The management challenges
The relevant issues for us are the following: Can we apply knowledge in sport management to esports directly? Is esports a separate discipline or does it have many similarities with the management of non-digital sports entities? Surely the answer is not simple, but everything suggests that the accumulation of knowledge in sport management over the years is a great basis for esports. However, there are very distinctive characteristics of these companies that attract attention and that undoubtedly constitute management challenges that will need to be addressed. Some of them are the following:
- They are intercontinental and multicultural companies, in which the majority of workers only interact digitally and almost never in person. Managing people in this environment requires a new perspective.
- Due to the above, the mercantile, labor, monetary and fiscal relations are very complex.
- Sponsorship, the real engine of the sector, combines a face-to-face character (at events) with purely digital aspects, bearing in mind that these aspects are clearly to be developed.

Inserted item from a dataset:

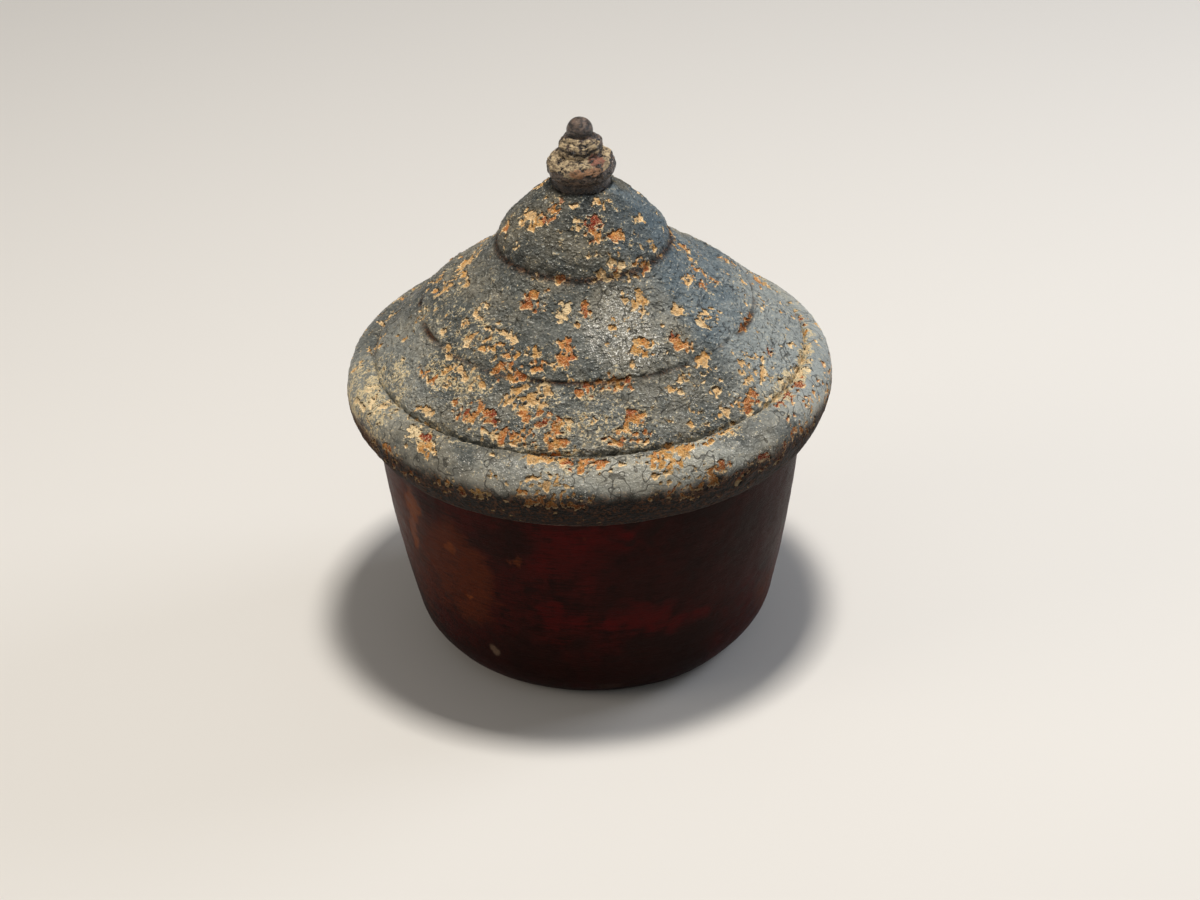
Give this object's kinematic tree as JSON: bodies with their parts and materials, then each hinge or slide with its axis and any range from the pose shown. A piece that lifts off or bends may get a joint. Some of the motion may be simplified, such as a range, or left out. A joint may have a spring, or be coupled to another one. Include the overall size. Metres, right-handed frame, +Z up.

- The connectivity of clubs, players, sponsors and fans is direct and live. The communication, reproduction and business channels are totally alternative to the traditional channels. Digital natives rule, while digital migrants have to face the new reality.
- The concept of managerial skills is far from how we know them today.
In conclusion, welcome to the esports sector that will help to develop the knowledge about sport management, will bring new learnings and, above all, will require great professionals to manage it. We welcome you into the new era!